From the room, French doors led onto a large, decked verandah – a lovely place to soak in the view, and in winter – if you're lucky – spot the Northern Lights dancing in the night sky (unfortunately, due to cloud cover, we didn't). One morning I woke early and stood on the verandah to watch the horses cantering along the path on their way to the stables, tossing their manes as they went.
The distinctive, plaintive call of oystercatchers could be heard as they flew past our windows – and one morning we had a group of redwings visiting the verandah.
The hotel's interior design is inspired by nature, featuring tones and textures from the surrounding Icelandic landscape.
Three hot tubs are provided in the grounds for guests' use – these were not at all busy during our stay and we had a tub to ourselves on both evenings. From the hot tubs you get fantastic views across the meadows, where the horses graze, to the mountains.

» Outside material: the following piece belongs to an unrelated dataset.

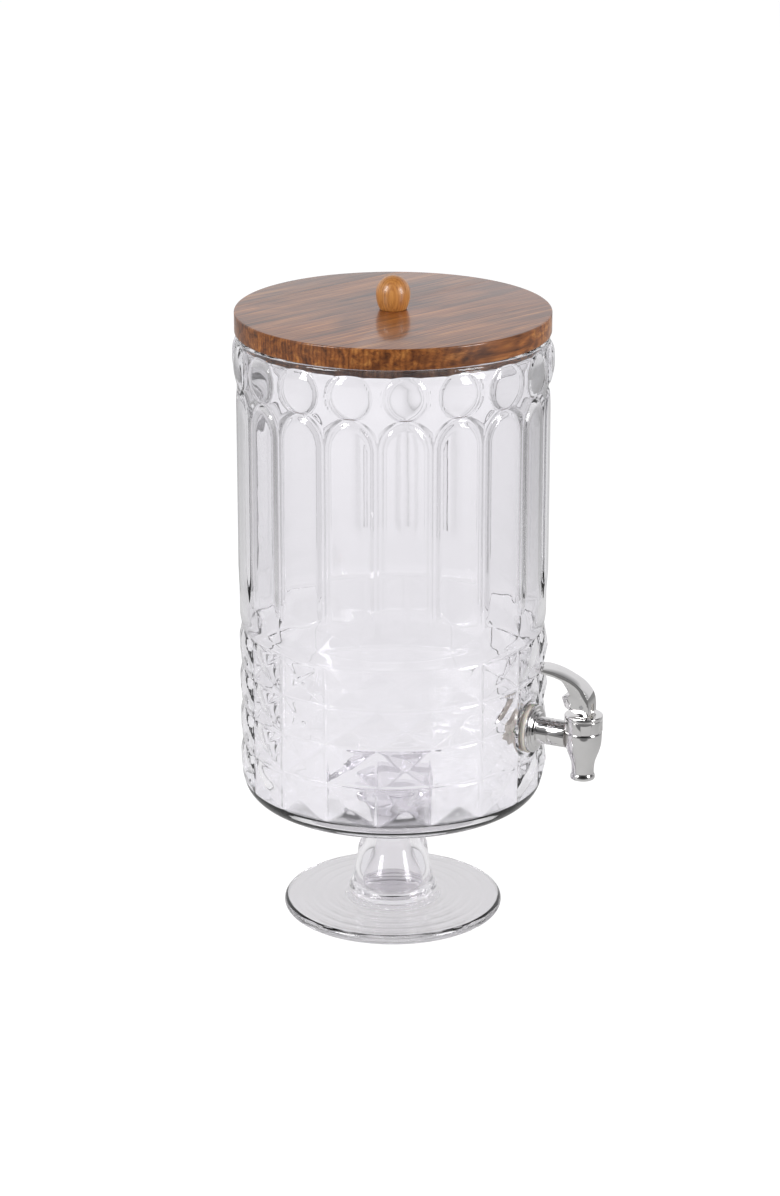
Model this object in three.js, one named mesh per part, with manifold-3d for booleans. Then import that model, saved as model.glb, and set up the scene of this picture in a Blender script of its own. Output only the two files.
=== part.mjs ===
// A clear pedestal dispenser: an embossed glass jar on a glass stem and foot, a wooden lid with a
// ball knob, and a chrome-plated lever tap. Millimetres, +Z up. The origin is the centre of the
// foot's underside, on the jar's axis. The tap is at the front, which faces -Y.
import * as THREE from "three";
import { mergeVertices } from "three/addons/utils/BufferGeometryUtils.js";
import Module from "manifold-3d";

const wasm = await Module();
wasm.setup();

// ---------------------------------------------------------------- driving dimensions
// Foot and stem.
const FOOT_RADIUS = 61.7;
const FOOT_EDGE = 5.6;
const FOOT_TOP = 8;
const STEM_TOP = 69.95;

// Jar.
const JAR_BOTTOM = 70;
const JAR_TOP = 336.5;
const BODY_RADIUS = 84;
const CORNER_RADIUS = 12;
const BOTTOM_THICKNESS = 7;
const BORE_RADIUS = 80.6;
const PANELS = 18;
const JAR_COLUMNS = PANELS * 4;

// Embossing: rows of pyramids, then arched flutes, then a ring of round medallions.
const GRID_BOTTOM = 80;
const GRID_ROWS = 4;
const ROW_HEIGHT = 22.5;
const GRID_TOP = GRID_BOTTOM + GRID_ROWS * ROW_HEIGHT;
const PYRAMID_HEIGHT = 1.8;
const FLUTE_BOTTOM = 190;
const ARCH_SPRING = 292;
const ARCH_TOP = 308;
const FLUTE_HEIGHT = 1.5;
const MEDALLION_CENTRE = 321;
const MEDALLION_HALF_WIDTH = 12;
const MEDALLION_HALF_HEIGHT = 12.5;
const MEDALLION_HEIGHT = 4.2;
const RIM_NECK = 0.7;

// Lid.
const LID_RADIUS = 86;
const LID_BOTTOM = 336.8;
const LID_TOP = 348.4;
const LID_EASE = 0.8;
const STAVE_WIDTH = 60;
const STAVE_JOINTS = [-46, 12, 61];
const GRAIN_ANGLE = THREE.MathUtils.degToRad(-22.4);
const GLUE_LINE = 0.1;
const PLUG_RADIUS = 79.6;
const PLUG_BOTTOM = 331.3;
const KNOB_BASE_RADIUS = 7.2;
const KNOB_RADIUS = 9.3;
const KNOB_WIDEST = 357.2;
const KNOB_TOP = 367;
const SCREW_RADIUS = 2;
const SCREW_HEAD_RADIUS = 4;
const SCREW_TOP = 359;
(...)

A delicious breakfast is served each morning in the dining room, and guests can help themselves to complimentary fresh coffee, tea – including a range of fruit and herbal teas – and hot chocolate, at any time of the day or night.
Hotel Eldhestar is luxurious, but is also an eco-friendly choice. It was the first hotel in Iceland to receive the Nordic Swan Ecolabel, meaning it is constantly working to reduce energy and water consumption, as well as making use of environmentally friendly products and local food.
In the guestrooms, the complimentary Scandinavian White eco-certified toiletries are provided in large, refillable dispensers, rather than small, single-use bottles. Guests are also encouraged to recycle their rubbish – and this is made easy with the provision of divided recycling bins in rooms.
Hotel Eldhestar is not just for horse-lovers. There are some great hikes in the area, with the chance to get out into some stunning natural surroundings.
From the village of Hveragerði it's possible to explore a geothermal area featuring boiling, bubbling pools in a steam-cloaked landscape.
There's also a popular nearby hike through the lush green valley of Reykjadalur, or 'Steamy Valley'. The walk takes about 45 minutes each way and follows the course of a thermally heated river, with numerous hot pools to take a dip in – these get hotter as you head upstream, and some are too hot to bathe in, so take care!
Unfortunately, on the day we set off to do the Reykjadalur hike the path had been closed temporarily due to heavy rainfall. But some compensation was available in the form of hot coffee and delicious homemade cakes in the Hot River café – a wonderful place to relax and enjoy spectacular views across the geothermal valley.